We are Americans, and we want the best. Now! Instant gratification has become the American ethos. In roughly three generations, American society has been transformed from a nation of penny-pinchers, scrimpers and savers to a nation of consumption-addicted spendthrifts oblivious to tomorrow. Despite the second-highest per capita income in the world, we save next to nothing. As late as the mid-1980s, the savings rate regularly exceeded 10 percent.
Once upon a time, families actually saved to purchase a home. Young people saved money from their summer jobs to purchase a car. People even saved to prepare for unforeseen trouble or opportunity — "a rainy day."
Forgoing spending to save for something important taught crucial disciplines of delayed gratification and prudent spending. After several years of sacrificing certain comforts or pleasures, we are much more diligent to make certain that what we buy will last, to take care of that purchase, and to understand contracts before signing them.
That personal stake is absent from purchases that require little more than a promise to make future payments. When we have no skin in the game, it seems we have nothing to lose. As a result, Americans have amassed $2.5 trillion in household debt — more than $23,000 per household.
It's no wonder that we transfer that same instant gratification ethos to government. When we the people fail to practice self-discipline at home, we cannot possibly be serious about fiscal restraint in government.
Politicians of all stripes use our shortsightedness to their advantage. With rare exceptions, the populace doesn't embrace candidates who call for tough choices. That's why elections are typically won by the candidate who tells the most people what they want to hear.
For the last 30 years, high school students have learned virtually nothing about the proper limits of government, although they may hear that government should "stay out of your bedroom," which facilitates more instant gratification.
Nearly 200 years ago, Frederic Bastiat wrote: "Government is the great fiction by which everyone endeavors to live at the expense of everybody else."
It used to be that politicians sought to ingratiate themselves to the masses by vowing to tax "the rich." By now, most voters are savvy enough to realize that "rich" means everyone with a job and a pulse.
So candidates now promise more government goodies – health care and mortgage bailouts – at the expense of our children and grandchildren. They won't say it that plainly because we wouldn't fall for it if they did. But that's exactly what is happening.
When Congress and President Bush rushed to pass their popgun economic "stimulus" package, they increased the current year's deficit by more than 150 percent and charged another $152 billion to future generations.
The federal debt is more than $5 trillion — $48,359 per household. And that's just the tip of the iceberg. We owe another $5 trillion to federal employees and veterans for health care and retirement benefits.
However, the cost of retirement and health care programs for the general public really shafts our children and grandchildren. The unfunded cost of providing Social Security and Medicare benefits to everyone alive today is more than $45 trillion. That's not the total cost; it's the cost that cannot be covered by existing revenues.
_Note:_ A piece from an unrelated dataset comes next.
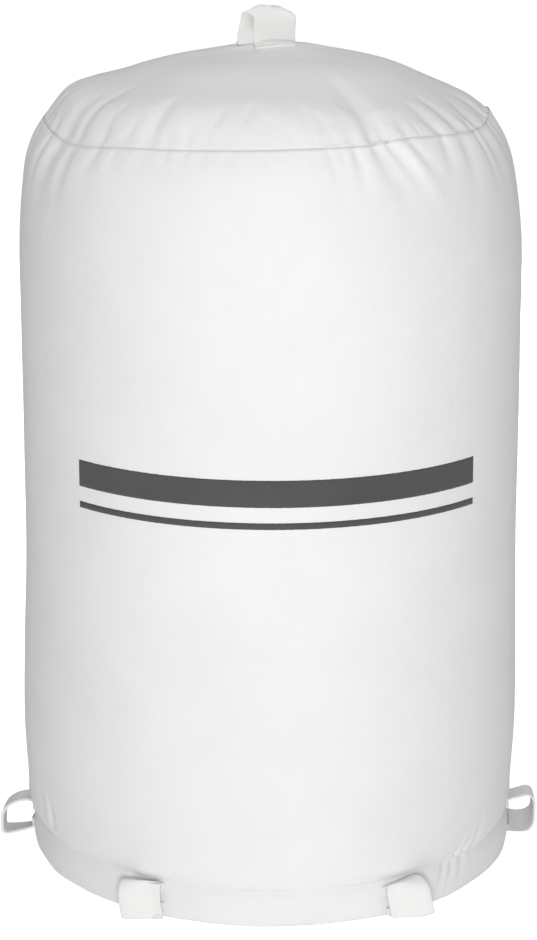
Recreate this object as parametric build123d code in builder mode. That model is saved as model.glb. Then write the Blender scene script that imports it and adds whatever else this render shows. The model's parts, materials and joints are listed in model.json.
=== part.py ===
from build123d import *
import os
from math import asin, cos, degrees, radians, sin, sqrt, tan

os.makedirs("parts", exist_ok=True)

# Upper filter bag of a dust collector: a felt tube with a domed crown, a hemmed
# open mouth, a hanging loop on top and belt loops round the hem.
# Millimetres. The origin is the centre of the mouth, +Z runs up to the crown and
# -Y is the front. The bag stands as it does when air fills it.

# Felt and hem
felt = 2.0                  # thickness of the needle felt
mouth_radius = 246.0        # inside the hem, where the collar goes
hem_depth = 42.0            # height of the folded, doubled hem
hem_stitch_height = 38.5    # row of stitches that closes the hem
thread = 0.6                # thickness and width of a row of stitches

# Side wall, from the hem up
belly = 4.0                 # how far the filled wall stands outside the hem
belly_height = 150.0        # where the wall reaches its full radius
side_height = 762.0         # mouth to crown seam
taper_drop = 142.0          # below the seam, where the wall starts to lean in
shoulder_drop = 44.0        # below the seam, where the shoulder turns over
shoulder_lean = 7.5         # how far the wall has leaned in by then
shoulder_inset = 29.0       # from the full wall in to the crown seam

# Crown
crown_rise = 78.0           # crown seam to the middle of the crown
crown_edge_rise = 35.0      # height of the steeper ring beside the seam
crown_edge_width = 36.0     # and its width
seam_allowance = 12.0       # plies turned in at the crown seam
crown_stitch_inset = 3.0    # from the seam to its row of stitches

# Closing seam at the back of the side wall
side_seam_width = 14.0      # width of the plies pressed flat inside
side_seam_row_spacing = 8.0 # between its two rows of stitches

# Straps
strap = 2.5                 # thickness of the loop strap
hinge_gap = 0.3             # between a loop and the stubs it bends from
row_margin = 3.0            # from the end of a row of stitches to the strap's edge

belt_loop_width = 38.0
belt_loop_height = 22.0     # of the loops' middle above the mouth
belt_loop_standoff = 32.0   # from the hem to the outside of a loop
belt_loop_reach = 23.0      # corner height that the loop's outline is drawn from
belt_loop_corner = 13.0     # radius at that corner
belt_loop_fold = 14.5       # where a foot leaves the wall, from the loop's middle
belt_loop_fold_radius = 2.2
belt_foot_end = 5.5         # where a foot ends, from the loop's middle
belt_hinge_radius = 18.0    # the loop bends beyond this, about its middle
belt_stitch_rows = (7.5, 11.0)

hanging_loop_width = 42.0
hanging_loop_rise = 37.0    # above the middle of the crown
hanging_loop_corner_span = 26.0  # between the corners that the eye is drawn from
hanging_loop_roundness = 0.96    # share of the top that their two arcs take up
hanging_loop_part = 8.0     # height above the feet where the plies part
hanging_loop_part_radius = 12.0
hanging_hinge_radius = 6.7
hanging_foot_length = 14.0
hanging_stitch_rows = (6.0, 13.0)

# Values that follow from those above
hem_radius = mouth_radius + 2 * felt
side_radius = hem_radius + belly
shoulder_radius = side_radius - shoulder_lean
seam_radius = side_radius - shoulder_inset
crown_height = side_height + crown_rise
crown_edge_start = seam_radius - crown_edge_width
dome_rise = crown_rise - crown_edge_rise
dome_radius = (crown_edge_start ** 2 + dome_rise ** 2) / (2 * dome_rise)
seam_point = Vector(seam_radius, side_height)
back = 90                   # azimuth of the closing seam


def turned(direction, angle):
    return direction.rotate(Axis.Z, angle)


# A plane whose X points away from the bag's axis at an azimuth, with Y upward
def radial_plane(azimuth, radius=0, height=0):
    outward = Vector(cos(radians(azimuth)), sin(radians(azimuth)), 0)
    origin = outward * radius + Vector(0, 0, height)
    return Plane(origin=origin, x_dir=outward, z_dir=outward.cross(Vector(0, 0, 1)))


# The rows of the hem, as radius and height
hem_rows = [(radius, hem_stitch_height) for radius in (hem_radius - thread / 2, mouth_radius + thread / 2)]

# Outlines of the outer faces, as radius and height
with BuildLine() as wall_outline:
    half_swell = ((hem_radius + side_radius) / 2, (hem_depth + belly_height) / 2)
    flare = TangentArc((hem_radius, hem_depth), half_swell, tangent=(0, 1))
    swell = TangentArc(flare @ 1, (side_radius, belly_height), tangent=flare % 1)
    wall = Line(swell @ 1, (side_radius, side_height - taper_drop))
    taper = TangentArc(wall @ 1, (shoulder_radius, side_height - shoulder_drop), tangent=wall % 1)
    shoulder = TangentArc(taper @ 1, seam_point, tangent=taper % 1)

with BuildLine() as crown_outline:
    dome = CenterArc((0, crown_height - dome_radius), dome_radius, 90,
                     -degrees(asin(crown_edge_start / dome_radius)))
    crown_edge = TangentArc(dome @ 1, seam_point, tangent=dome % 1)

# The two plies turn in together, midway between the squares of both outlines
turn_in = (turned(crown_edge % 1, -90) + turned(shoulder % 1, 90)).normalized()
crown_side = turned(turn_in, -90)


def on_seam(along, across):
    return seam_point + turn_in * along + crown_side * across


def seam_strip(start, end, low, high):
    corners = [on_seam(start, low), on_seam(end, low), on_seam(end, high), on_seam(start, high)]
    Polyline(*corners, close=True)


# Side wall: one felt sheet with its hem folded in, its top edge turned in
# and its closing seam pressed flat inside the back
with BuildPart() as side_panel:
    with BuildSketch(Plane.XZ):
        with BuildLine():
            add(wall_outline.line)
            offset(amount=felt, side=Side.LEFT)
        make_face()
        with Locations((mouth_radius + felt, hem_depth / 2)):
            Rectangle(2 * felt, hem_depth)
        with Locations(*hem_rows):
            Rectangle(thread, thread, mode=Mode.SUBTRACT)
        with BuildLine():
            seam_strip(0, seam_allowance, -felt, 0)
        make_face()
    revolve(axis=Axis.Z)
    seam_angle = degrees(side_seam_width / side_radius)
    with BuildSketch(radial_plane(back - seam_angle / 2)):
        with BuildLine():
            add(wall_outline.line)
            offset(amount=3 * felt, side=Side.LEFT)
        make_face()
    revolve(axis=Axis.Z, revolution_arc=seam_angle)
side_panel.part.label = "side_panel"
export_step(side_panel.part, "parts/side_panel.step")

# Crown: one felt disc, drawn up into a dome and turned in at its edge
with BuildPart() as crown_panel:
    with BuildSketch(Plane.XZ):
        with BuildLine():
            add(crown_outline.line)
            offset(amount=felt, side=Side.RIGHT)
        make_face()
        with BuildLine():
            seam_strip(0, seam_allowance, 0, felt)
        make_face()
    revolve(axis=Axis.Z)
crown_panel.part.label = "crown_panel"
export_step(crown_panel.part, "parts/crown_panel.step")

# Crown seam: needle thread on one ply, looper thread on the other
with BuildPart() as crown_seam_stitching:
    with BuildSketch(Plane.XZ):
        with BuildLine():
            seam_strip(crown_stitch_inset, crown_stitch_inset + thread, felt, felt + thread)
        make_face()
        with BuildLine():
            seam_strip(crown_stitch_inset, crown_stitch_inset + thread, -felt - thread, -felt)
        make_face()
    revolve(axis=Axis.Z)
crown_seam_stitching.part.label = "crown_seam_stitching"
export_step(crown_seam_stitching.part, "parts/crown_seam_stitching.step")

# Hem: a row outside and its other thread inside, both sunk flush in the felt
with BuildPart() as hem_stitching:
    with BuildSketch(Plane.XZ):
        with Locations(*hem_rows):
            Rectangle(thread, thread)
    revolve(axis=Axis.Z)
hem_stitching.part.label = "hem_stitching"
export_step(hem_stitching.part, "parts/hem_stitching.step")

# Closing seam: two rows up the back of the wall
with BuildPart() as side_seam_stitching:
    thread_angle = degrees(thread / side_radius)
    for side in (-1, 1):
        row_angle = degrees(side * side_seam_row_spacing / 2 / side_radius)
        with BuildSketch(radial_plane(back + row_angle - thread_angle / 2)):
            with BuildLine():
                add(wall_outline.line)
                offset(amount=thread, side=Side.RIGHT)
            make_face()
        revolve(axis=Axis.Z, revolution_arc=thread_angle)
side_seam_stitching.part.label = "side_seam_stitching"
export_step(side_seam_stitching.part, "parts/side_seam_stitching.step")


# Belt loops: outward is the sketch's X, up is its Y, and its origin is the line
# on the hem that the loop bends about
def belt_loop_outline():
    outer = belt_loop_standoff - strap / 2
    upper = [(strap / 2, belt_foot_end), (strap / 2, belt_loop_fold), (outer, belt_loop_reach)]
    lower = [(x, -y) for x, y in reversed(upper)]
    turns = [belt_loop_fold_radius, belt_loop_corner, belt_loop_corner, belt_loop_fold_radius]
    FilletPolyline(*upper, *lower, radius=turns)


belt_loops = {
    "front_left": -120,
    "left": 180,
    "rear_left": 120,
    "rear_right": 60,
    "right": 0,
    "front_right": -60,
}

for place, azimuth in belt_loops.items():
    belt_plane = radial_plane(azimuth, hem_radius, belt_loop_height)
    with BuildPart() as belt_loop:
        with BuildSketch(belt_plane):
            with BuildLine():
                belt_loop_outline()
            trace(line_width=strap)
            Circle(belt_hinge_radius + hinge_gap, mode=Mode.SUBTRACT)
        extrude(amount=belt_loop_width / 2, both=True)
    belt_loop.part.label = "belt_loop_" + place
    export_step(belt_loop.part, "parts/belt_loop_" + place + ".step")

    # Both feet, turned under the loop and laid to the curve of the hem
    wall_curve = hem_radius - sqrt(hem_radius ** 2 - (belt_loop_width / 2) ** 2)
    foot_middle = (belt_foot_end + belt_loop_fold - belt_loop_fold_radius) / 2
    foot_length = belt_loop_fold - belt_loop_fold_radius - belt_foot_end
    with BuildPart() as belt_feet:
        with BuildSketch(belt_plane):
            with BuildLine():
                belt_loop_outline()
            trace(line_width=strap)
            Circle(belt_hinge_radius, mode=Mode.INTERSECT)
            with Locations((0, foot_middle), (0, -foot_middle)):
                Rectangle(2 * wall_curve, foot_length)
        extrude(amount=belt_loop_width / 2, both=True)
        with Locations((0, 0, belt_loop_height)):
            Cylinder(hem_radius, 4 * belt_loop_reach, mode=Mode.SUBTRACT)
    belt_feet.part.label = "belt_loop_" + place + "_feet"
    export_step(belt_feet.part, "parts/belt_loop_" + place + "_feet.step")

    with BuildPart() as belt_stitching:
        with BuildSketch(belt_plane):
            rows = [(strap + thread / 2, side * row) for row in belt_stitch_rows for side in (-1, 1)]
            with Locations(*rows):
                Rectangle(thread, thread)
        extrude(amount=belt_loop_width / 2 - row_margin, both=True)
    belt_stitching.part.label = "belt_loop_" + place + "_stitching"
    export_step(belt_stitching.part, "parts/belt_loop_" + place + "_stitching.step")


# Hanging loop: both plies rise together from the crown and part into an eye.
# Back is the sketch's X, up is its Y, and its origin is on top of the feet.
loop_plane = Plane(origin=(0, 0, crown_height + strap), x_dir=(0, 1, 0), z_dir=(1, 0, 0))


def hanging_loop_outline():
    top = hanging_loop_rise - 1.5 * strap
    back_half = [
        (strap / 2, -strap / 2),
        (strap / 2, hanging_loop_part),
        (hanging_loop_corner_span / 2, top),
    ]
    front_half = [(-x, y) for x, y in reversed(back_half)]
    side = Vector(hanging_loop_corner_span / 2 - strap / 2, top - hanging_loop_part)
    half_turn = radians(side.get_angle(Vector(-1, 0))) / 2
    corner = hanging_loop_roundness * hanging_loop_corner_span / 2 / tan(half_turn)
    turns = [hanging_loop_part_radius, corner, corner, hanging_loop_part_radius]
    FilletPolyline(*back_half, *front_half, radius=turns)


with BuildPart() as hanging_loop:
    with BuildSketch(loop_plane):
        with BuildLine():
            hanging_loop_outline()
        trace(line_width=strap)
        Circle(hanging_hinge_radius + hinge_gap, mode=Mode.SUBTRACT)
    extrude(amount=hanging_loop_width / 2, both=True)
hanging_loop.part.label = "hanging_loop"
export_step(hanging_loop.part, "parts/hanging_loop.step")


def crown_shell(low, high):
    with Locations((0, 0, crown_height - dome_radius)):
        Sphere(dome_radius + high, mode=Mode.INTERSECT)
        Sphere(dome_radius + low, mode=Mode.SUBTRACT)


with BuildPart() as hanging_loop_feet:
    with BuildSketch(Plane.XY.offset(crown_height)):
        Rectangle(hanging_loop_width, 2 * (strap + hanging_foot_length))
    extrude(amount=2 * strap, both=True)
    crown_shell(0, strap)
    with BuildSketch(loop_plane):
        with BuildLine():
            hanging_loop_outline()
        trace(line_width=strap)
        Circle(hanging_hinge_radius, mode=Mode.INTERSECT)
    extrude(amount=hanging_loop_width / 2, both=True)
hanging_loop_feet.part.label = "hanging_loop_feet"
export_step(hanging_loop_feet.part, "parts/hanging_loop_feet.step")

with BuildPart() as hanging_loop_stitching:
    with BuildSketch(Plane.XY.offset(crown_height)):
        with Locations(*[(0, side * row) for row in hanging_stitch_rows for side in (-1, 1)]):
            Rectangle(hanging_loop_width - 2 * row_margin, thread)
    extrude(amount=2 * strap, both=True)
    crown_shell(strap, strap + thread)
hanging_loop_stitching.part.label = "hanging_loop_stitching"
export_step(hanging_loop_stitching.part, "parts/hanging_loop_stitching.step")
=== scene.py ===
import json
import math
import random

import bpy
import numpy as np
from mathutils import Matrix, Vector, noise


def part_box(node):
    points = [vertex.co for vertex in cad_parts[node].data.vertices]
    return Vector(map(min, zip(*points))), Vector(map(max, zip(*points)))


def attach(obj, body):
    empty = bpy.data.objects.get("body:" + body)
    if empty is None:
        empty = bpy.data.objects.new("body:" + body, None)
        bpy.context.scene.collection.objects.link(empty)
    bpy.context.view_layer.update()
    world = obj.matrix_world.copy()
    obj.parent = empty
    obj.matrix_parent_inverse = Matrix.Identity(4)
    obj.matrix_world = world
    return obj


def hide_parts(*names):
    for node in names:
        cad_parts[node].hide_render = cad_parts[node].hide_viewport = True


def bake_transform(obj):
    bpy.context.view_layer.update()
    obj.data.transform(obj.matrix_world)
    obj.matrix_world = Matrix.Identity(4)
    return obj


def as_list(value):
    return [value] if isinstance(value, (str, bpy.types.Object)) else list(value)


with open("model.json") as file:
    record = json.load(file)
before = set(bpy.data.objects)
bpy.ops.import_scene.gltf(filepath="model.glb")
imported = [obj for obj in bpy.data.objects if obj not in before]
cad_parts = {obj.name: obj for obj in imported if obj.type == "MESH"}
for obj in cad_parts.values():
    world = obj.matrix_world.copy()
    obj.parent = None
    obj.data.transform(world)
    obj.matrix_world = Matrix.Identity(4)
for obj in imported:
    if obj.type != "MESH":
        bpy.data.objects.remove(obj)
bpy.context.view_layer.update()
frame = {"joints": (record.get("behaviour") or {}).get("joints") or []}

# Everything is in metres, in the row frame: the mouth's centre is the origin, +Z goes up
# the bag and -Y is its front. Azimuths are in degrees, 0 at the front and 90 at the right.

scene = bpy.context.scene
joints = {joint["name"]: joint for joint in frame["joints"]}

feltThickness = 0.002
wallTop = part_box("side_panel")[1].z
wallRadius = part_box("side_panel")[1].x
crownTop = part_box("crown_panel")[1].z
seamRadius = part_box("crown_panel")[1].x
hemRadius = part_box("hem_stitching")[1].x
hemRowHeight = sum(corner.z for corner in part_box("hem_stitching")) / 2


def onBag(azimuth, radius, height):
    a = np.radians(azimuth)
    return np.stack([radius * np.sin(a), -radius * np.cos(a), height + 0 * a], axis=-1)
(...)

The board of trustees of these two programs says the promises we've made to ourselves "are not sustainable under current financing arrangements." Social Security's existing surpluses will "turn into rapidly growing deficits as the baby boom generation retires."
"Medicare's financial status is even worse," the trustees warn. That should make any clear-thinking American recognize the sheer foolishness of creating a new health care entitlement for everyone.
Too many Americans, whipped into a frenzy by groups like AARP, prefer to sentence our children or grandchildren to stratospheric tax rates than to consider simply slowing the growth of future benefits. Without changes, government will grow from an historic cost of about 18 percent of GDP to 30 percent in just 22 years. In some 40 years, spending will consume 50 percent of GDP — more even than during World War II.
Our decisions today determine if we will saddle our children and grandchildren with an unrestrained government that drains the economy and makes the dollar virtually worthless.
If we hope to secure the blessings of liberty for our posterity, we must force our leaders to confront the future responsibly and aggressively. Most of us did not endure the Great Depression nor any of our country's most demanding tests. However, we face a moment of truth that is just as crucial to our nation's future.
It would be tragic if we who have been asked to do so little fail even this test.